I will say, though, that the height of the tailpiece affects the tone on my electric guitar. Better or worse, I dunno, who cares? I like it fairly high -- just like that sound better than screwed right down. I also know that changing to a roller bridge changed my tone -- I would image it altered how the vibrational energy is transfered to the guitar since with the rollers, the strings can more easily pass energy over the bridge and to the tailpiece.

 

You touched on the aspect of the fallacy, but missed it...the bridge [and nut] is where the vibration of the string terminates. The stop tail really has little to do with the transfer of vibration unless you are using a wraparound like a BadAss or old-style Gibby compensated [or, worse yet, un-compensated] tail piece. Plus, seriously, the difference in height setting on the stop tail is maybe less than half an inch. But anyone who uses a wrap-around knows that the action is controlled by the height of the stop tail, so you try to keep the stop tail low to keep the action low, not to transfer vibration...

 

Look at the stop tail bolts...they are 4+ times the diameter of the mounting bolts on a tune-o-matic bridge, yet the vibration transfer is far more a function of the bridge mount than the tail mount.
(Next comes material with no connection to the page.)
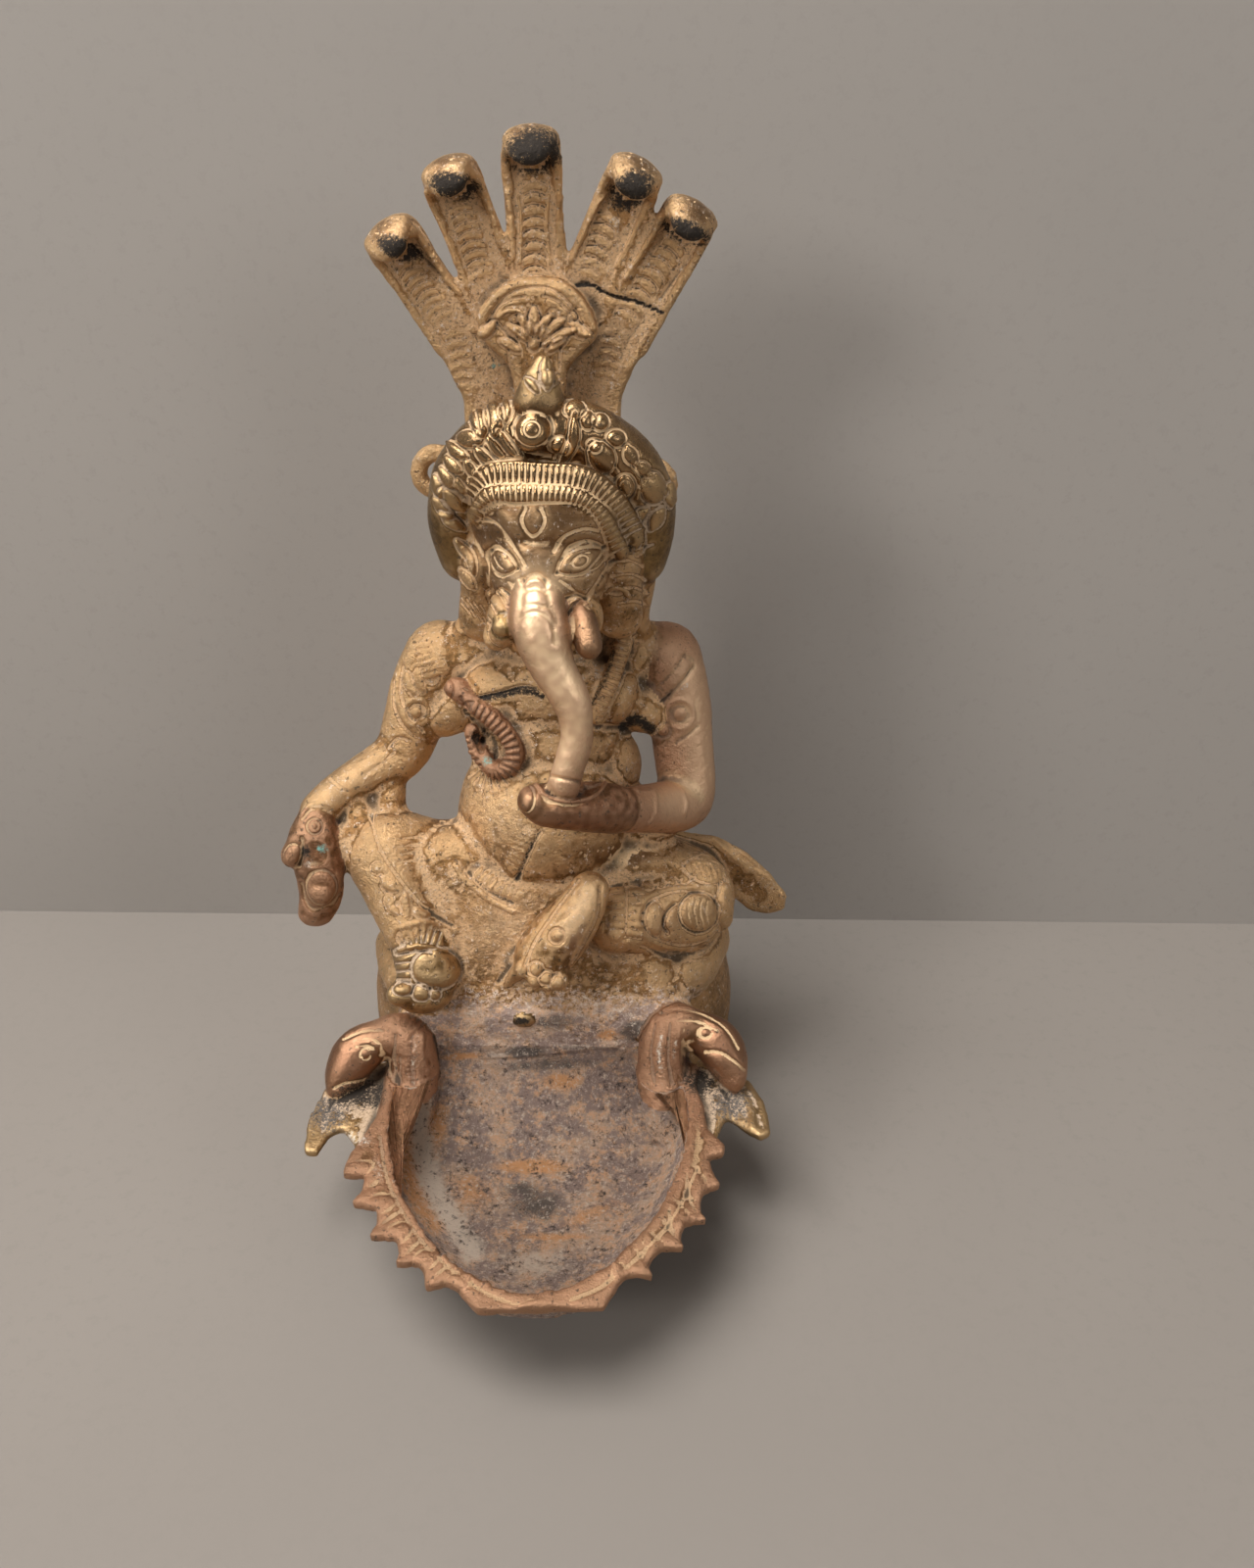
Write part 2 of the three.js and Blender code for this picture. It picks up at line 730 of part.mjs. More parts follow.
// Each neck is a strip with a round top that hooks forward into the head
function nagaHead(place) {
  const foot = point(place.foot[0], hoodMiddle, hoodTop + place.foot[1]);
  const top = point(place.top[0], hoodMiddle, hoodTop + place.top[1]);
  const along = top.clone().sub(foot);
  const lean = new THREE.Quaternion().setFromUnitVectors(point(0, 0, 1), along.clone().normalize());
  const crown = along.length() + neckPlateWidth * 0.45;
  const half = neckPlateWidth / 2;
  const back = neckPlateThickness / 2;
  const front = -back - serpentHeadLength;
  return (grow) => {
    const face = new THREE.Shape();
    face.moveTo(-half, 0);
    face.lineTo(half, 0);
    face.lineTo(half, crown - half);
    face.absarc(0, crown - half, half, 0, Math.PI, false);
    face.closePath();
    const side = outline([
      [-back, 0],
      [back, 0],
      [back, crown - 5.5],
      [back - 1.8, crown - 1.6],
      [back - 5, crown],
      [front + 3, crown - 2],
      [front, crown - 6],
      [front + 0.6, crown - 9],
      [front + 3, crown - 9.6],
      [-back, crown - 7],
    ]);
    const strip = extruded(grow, face, -2 * back, back - front, 5).rotateX(Math.PI / 2);
    const hook = extruded(grow, side, -neckPlateWidth, neckPlateWidth).applyMatrix4(sideways);
    const tenon = new THREE.BoxGeometry(
      neckTenonWidth + 2 * grow,
      neckTenonThickness + 2 * grow,
      neckTenonLength + 2 * grow,
    );
    tenon.translate(0, 0, 0.5 - neckTenonLength / 2);
    return placed(strip, foot, lean)
      .intersect(placed(hook, foot, lean))
      .add(placed(tenon, foot, lean));
  };
}

// A flat curl of ribbon beside the crown, raised above the crest's middle
function ribbon(side, lift) {
  return (grow) => {
    const ring = new THREE.TorusGeometry(ribbonRadius, ribbonTube + grow, 6, 12);
    ring.rotateX(Math.PI / 2);
    const x = side * (hoodBottomWidth / 2 + ribbonRadius + ribbonTube + jointGap);
    return placed(ring, point(x, hoodMiddle, crestCentre.z + lift));
  };
}

// A serpent cord that loops on the chest
const cordLoop = (grow) => {
  const places = [
    [-17.5, -8.5, 5],
    [-13.5, -11.5, 2.5],
    [-9, -14, -0.5],
    [-5.6, -15.4, -4.5],
    [-6.4, -15.8, -8.5],
    [-10.2, -14.6, -10],
    [-13.2, -12.4, -7],
    [-14.6, -11.2, -3],
  ];
  return bar(grow, places.map(([x, y, z]) => from(chest, x, y, z)), cordRadius, 6, 14);
};

const necklaceStrap = (grow) => {
  const places = [from(chest, 16.4, -5.5, 14), from(chest, 13.6, -10.5, 7), from(chest, 11, -13.2, 0.5)];
  return bar(grow, places, cordRadius, 6, 5);
};

function sash(grow) {
  const front = kneeRight.y + kneeRadius - 1;
  const shape = outline([
    [kneeRight.x - 10, kneeRight.z + 4],
    [kneeRight.x + 9, kneeRight.z - 5],
    [kneeRight.x + 15, kneeRight.z - 10.5],
    [kneeRight.x + 23, kneeRight.z - 9.5],
    [kneeRight.x + 22, kneeRight.z - 4],
    [kneeRight.x + 15, kneeRight.z + 4],
    [kneeRight.x + 6, kneeRight.z + 9.5],
    [kneeRight.x - 6, kneeRight.z + 12.5],
  ]);
  return uprightPlate(grow, shape, front, front + sashThickness);
}

// The rivet that pins the lap cloth to the cushion above the pan
function lapRivet(grow) {
  const headFront = standFront - 5.2;
  const height = seatTop + rivetRise;
  const radius = rivetRadius + grow;
  const headRadius = rivetHeadRadius + grow;
  const profile = [
    [0, -grow],
    [headRadius, -grow],
    [headRadius, rivetHeadThickness + grow],
    [radius, rivetHeadThickness + grow],
    [radius, rivetLength + grow],
    [0, rivetLength + grow],
  ].map(([x, y]) => new THREE.Vector2(x, y));
  return placed(new THREE.LatheGeometry(profile, 16), point(rivetAcross, headFront, height));
}

// Every piece in the order it is fitted: a later piece is cut to clear the earlier ones
const brass = { color: 0xa8813f, roughness: 0.42, metalness: 1 };
const darkBrass = { color: 0x6f5426, roughness: 0.4, metalness: 1 };
const copperBrass = { color: 0x9a6240, roughness: 0.36, metalness: 1 };
const burntPan = { color: 0x5f4c42, roughness: 0.7, metalness: 0.7 };
const pieces = [
  ["lap_rivet", lapRivet, darkBrass],
  ["stand", stand, brass],
  ["lap_cloth", lapCloth, brass],
  ["cushion", cushion, brass],
  ["torso", torso, brass],
  ["arm_left", armLeft, copperBrass],
  ["hand_left", handLeft, copperBrass],
  ["arm_right", armRight, copperBrass],
  ["hand_right", handRight, copperBrass],
  ["foot_folded", footFolded, brass],
  ["foot_pendant", footPendant, brass],
  ["leg_pendant", legPendant, brass],
  ["leg_folded", legFolded, brass],
  ["trunk", trunk, copperBrass],
  ["tusk", tusk, copperBrass],
  ["tusk_stub", tuskStub, copperBrass],
  ["head", head, darkBrass],
  ["ear_left", earLeft, brass],
  ["ear_right", earRight, brass],
  ["diadem_upper", diadem(upperDiadem), darkBrass],
  ["diadem_lower", diadem(lowerDiadem), darkBrass],
  ["crown_boss", crownBoss, darkBrass],
  ["crown_jewel", crownJewel, copperBrass],
  ["crown_crest", crownCrest, darkBrass],
  ...serpentPlaces.map((place, i) => ["naga_head_" + (i + 1), nagaHead(place), copperBrass]),
  ["naga_hood", nagaHood, brass],
  ["palmette", palmette, brass],
  ["ribbon_left", ribbon(-1, ribbonLiftLeft), brass],
  ["ribbon_right", ribbon(1, ribbonLiftRight), brass],
  ["cord_loop", cordLoop, copperBrass],
  ["necklace_strap", necklaceStrap, brass],
  ["sash", sash, copperBrass],
  ["side_serpent_left", sideSerpent(-1, 0), copperBrass],
  ["side_serpent_right", sideSerpent(1, rightSerpentRise), copperBrass],
  ["lamp_pan", lampPan, burntPan],
  ["fin_left", cornerFin(-1), copperBrass],
  ["fin_right", cornerFin(1), copperBrass],
  ["pan_border", panBorder, copperBrass],
];

function boxesMeet(a, b) {
  return [0, 1, 2].every((k) => a.min[k] < b.max[k] && b.min[k] < a.max[k]);
}

const lamp = new THREE.Group();
const fitted = [];
for (const [name, make, finish] of pieces) {
  let solid = make(0);
  for (const earlier of fitted) {
    if (boxesMeet(solid.boundingBox(), earlier.boundingBox())) solid = solid.subtract(earlier);
  }
  fitted.push(make(jointGap));
  const { vertProperties, triVerts } = solid.getMesh();
  const geometry = new THREE.BufferGeometry();
  geometry.setAttribute("position", new THREE.BufferAttribute(new Float32Array(vertProperties), 3));
  geometry.setIndex(new THREE.BufferAttribute(new Uint32Array(triVerts), 1));
  geometry.computeVertexNormals();
  const mesh = new THREE.Mesh(geometry, new THREE.MeshStandardMaterial(finish));
  mesh.name = name;
  lamp.add(mesh);
}

// The frame's origin lies under the middle of the whole lamp, on the surface that it stands on
const whole = new THREE.Box3().setFromObject(lamp);
lamp.position.set(-(whole.min.x + whole.max.x) / 2, -(whole.min.y + whole.max.y) / 2, -whole.min.z);

export default lamp;
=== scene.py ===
import json
import math
import bmesh
import bpy
import numpy as np
from mathutils import Euler, Matrix, Vector, noise
from mathutils.bvhtree import BVHTree


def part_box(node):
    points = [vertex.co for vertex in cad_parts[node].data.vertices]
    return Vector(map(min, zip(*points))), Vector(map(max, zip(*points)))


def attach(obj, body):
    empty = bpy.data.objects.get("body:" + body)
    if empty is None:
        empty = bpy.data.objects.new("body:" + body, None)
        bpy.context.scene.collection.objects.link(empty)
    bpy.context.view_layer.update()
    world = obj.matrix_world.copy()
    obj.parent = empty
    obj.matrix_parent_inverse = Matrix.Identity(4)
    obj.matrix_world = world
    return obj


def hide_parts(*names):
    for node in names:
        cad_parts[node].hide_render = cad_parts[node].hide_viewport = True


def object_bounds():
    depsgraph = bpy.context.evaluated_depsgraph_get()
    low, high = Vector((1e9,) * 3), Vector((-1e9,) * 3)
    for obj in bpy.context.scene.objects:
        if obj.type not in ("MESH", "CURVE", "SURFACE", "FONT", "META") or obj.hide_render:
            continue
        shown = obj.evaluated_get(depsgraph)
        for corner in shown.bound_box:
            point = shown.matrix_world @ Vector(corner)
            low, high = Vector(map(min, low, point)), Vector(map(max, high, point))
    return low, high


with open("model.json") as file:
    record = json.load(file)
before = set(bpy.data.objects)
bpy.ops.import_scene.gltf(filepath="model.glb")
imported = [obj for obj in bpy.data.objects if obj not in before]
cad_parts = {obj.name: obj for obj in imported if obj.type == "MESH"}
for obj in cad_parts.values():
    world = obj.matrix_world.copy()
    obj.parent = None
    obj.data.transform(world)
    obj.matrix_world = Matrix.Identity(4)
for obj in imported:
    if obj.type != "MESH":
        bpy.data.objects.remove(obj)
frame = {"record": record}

# A cast brass oil lamp. It is modelled like a wax: every form is a lump, bar or plate of clay,
# the clay is fused and smoothed, ornament is pressed into it, and then it is cut into its pieces.
# Lengths are millimetres, X to the viewer's right, Y away from the viewer, from the stand's axis.
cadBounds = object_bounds()
standLow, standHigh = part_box("stand")
standAxis = (standLow + standHigh) / 2
toFrame = Matrix.Translation((standAxis.x, standAxis.y, 0)) @ Matrix.Scale(0.001, 4)

clayValues = {
    "grain": 0.5,
    "smoothing": 5,
}

# camera
cameraValues = {
    "place": (17, -250, 220),
    "tiltDown": 30.5,
    "roll": 0.6,
    "lens": 38,
    "sensor": 36,
    "imageSize": (1280, 1600),
}
photoWidth, photoHeight = cameraValues["imageSize"]
focusPixels = cameraValues["lens"] / cameraValues["sensor"] * photoWidth
cameraTurn = Matrix.Rotation(math.radians(90 - cameraValues["tiltDown"]), 3, "X") @ Matrix.Rotation(
    math.radians(cameraValues["roll"]), 3, "Z")


def viewRay(u, v):
    across, up = (u - photoWidth / 2) / focusPixels, (photoHeight / 2 - v) / focusPixels
    direction = cameraTurn @ Vector((across, up, -1))
    return Vector(cameraValues["place"]), direction.normalized()


def atDepth(u, v, y, *radii):
    # the point of the view ray through a pixel that lies at a depth y, as a station of a bar
    start, way = viewRay(u, v)
    return (*(start + way * ((y - start.y) / way.y)), *radii)


# tools that add clay to a piece
clay = {}


def lumpOf(node):
    if node not in clay:
        clay[node] = bmesh.new()
    return clay[node]


def degrees(turn):
    return Euler([math.radians(a) for a in turn])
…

The stop tail has to maintain the string tension, whereas the tune-o-matic does not. The designers either don't think there is a major tone correlation there, or figured out something else...[think about how piezo transducers are mounted on electrics and acoustics...under the bridge]. So, logic [and physics] dictates the transfer of vibration to the body of the guitar would be primarily via the bridge, not the stop tail. So why are the bridge mounting screws so much thinner on a tune-o-matic? Because it really doesn't matter? Apparently so.